Portugal in 'terrible' phase of pandemic; little foreign help expected, PM says

Portugal is in a terrible phase of the coronavirus pandemic and can hope for only limited help from abroad, Prime Minister Antonio Costa said, as hospital staff warned they were being overwhelmed.

With a total of 668,951 confirmed Covid-19 cases and 11,305 deaths, including a record 293 dead on Wednesday, Portugal has the world's highest seven-day average of new daily cases and deaths per million inhabitants.

"There is no point in feeding the illusion that we are not facing the worst moment," he told TVI broadcaster overnight. The situation was not bad but terrible, he said, "and we'll face this worst moment for a few more weeks, that is for sure."

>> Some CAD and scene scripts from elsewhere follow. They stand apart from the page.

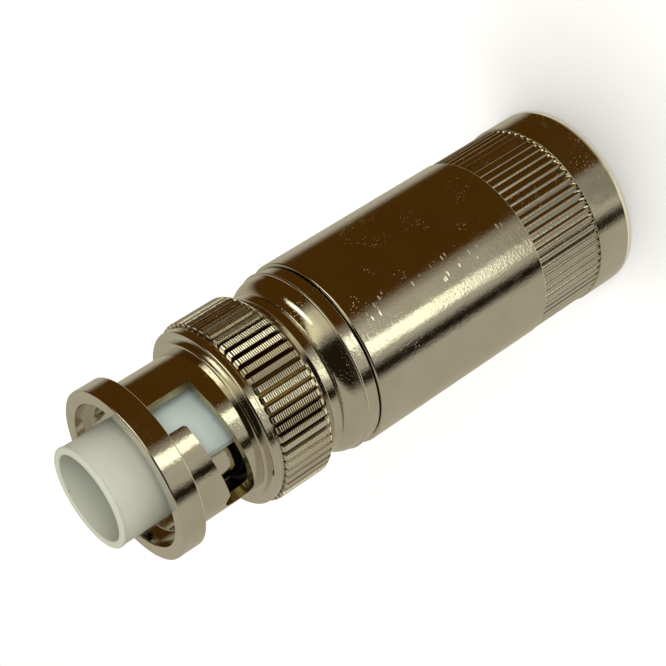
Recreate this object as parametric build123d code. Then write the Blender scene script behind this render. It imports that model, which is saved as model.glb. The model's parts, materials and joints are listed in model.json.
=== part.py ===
from build123d import *
from math import cos, radians, sin, sqrt
import os

# A high-voltage bayonet plug, standing on its cable end. Millimetres, +Z along the axis
# toward the mouth, origin at the centre of the rear face. The side that faces -Y is the
# one with the first cam window. Radii are chained outward from the standard socket's
# contact, so each wall, step and clearance below can be set by itself.

# Fits between pieces
running_fit = 0.08
slip_fit = 0.03
face_gap = 0.05
thread_fit = 0.1
stack_clearance = 0.15
washer_clearance = 0.12

# Contacts, insulators and gasket
contact_r = 4.1
contact_wall = 0.42
contact_reach = 5.0
foot_flange = 0.35
contact_foot = 0.8
foot_depth = 2.6
slot_angle = 95.0
slot_centre = 17.5
slot_root = 0.6
finger_bead = 0.12
bead_length = 0.9
gasket_thickness = 0.9
gasket_clearance = 0.05
nose_inset = 0.19
nose_insulator_wall = 0.53
bore_draft = 0.6
mouth_edge = 0.18
tip_gap = 0.18
insulator_reach = 6.25
web_thickness = 3.4
pin_r = 0.8
pin_recess = 4.6
pin_tip_round = 0.45
cup_wall = 0.4
cup_hole_r = 0.9
cup_depth = 3.4
pin_shelf = 2.2
rear_insulator_length = 12.5
cup_overhang = 0.6

# Connector body
nose_wall = 0.7
nose_edge = 0.2
bore_step = 0.15
tail_wall = 2.2
tail_length = 11.95
tail_edge = 0.3
undercut_length = 1.0
undercut_depth = 0.4
closing_gap = 0.25
rim_inset = 0.28
rim_length = 1.05
rim_edge = 0.15
rim_step = 0.07
shoulder_length = 1.85
shoulder_round = 1.6
shoulder_taper = 0.33
washer_width = 0.9
spring_gap = 1.2
collar_length = 1.1
nose_length = 1.4

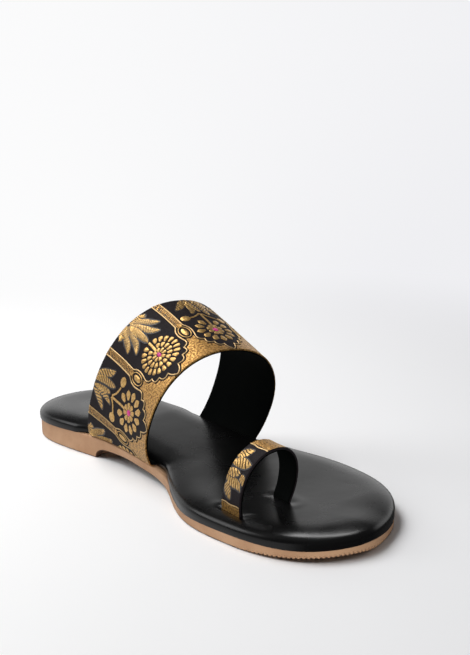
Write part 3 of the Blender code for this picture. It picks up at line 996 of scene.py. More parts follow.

Some hospitals are running out of beds, others see dwindling oxygen supplies, and doctors and nurses are over-stretched. Staff at the Cascais Hospital, near Lisbon, told Reuters they were exhausted and sometimes struggled to stay motivated. "There is no end in sight," one nurse said.

Germany said on Wednesday that it was willing to help and had sent military medical experts to Portugal to assess what kind of support it could bring.

But Costa warned there was only so much Germany and other European partners could do. "One should be cautious" about the idea of sending patients abroad from Portugal, which, standing at the southwestern tip of the continent, only has a land border with already over-stretched Spain.

Regarding possible German aid, he said: "In everything Portugal has asked for, unfortunately they have no availability, namely doctors, nurses."

Costa said the situation had worsened partly because his government relaxed restrictive measures between Christmas and the end of the year, but also because of the virulence of a new variant of the virus first detected in Britain.

"There were certainly errors: often the way I transmitted the message to the Portuguese ... and, when the recipient of the message did not understand the message, then it is the messenger's fault, I have no doubt about it," he said.

In a rare note of hope, he did add that the lockdown measures decided last week should, in principle, start having an impact on contagion numbers next week.

More than 20 ambulances with Covid-19 patients queued outside Portugal's largest hospital, the Santa Maria in Lisbon late on Wednesday as they waited for beds to become available, in an illustration of how stretched hospitals are.

Three major doctors' unions said in a statement that thousands of its members had not yet been fully vaccinated and feared exposure to the virus.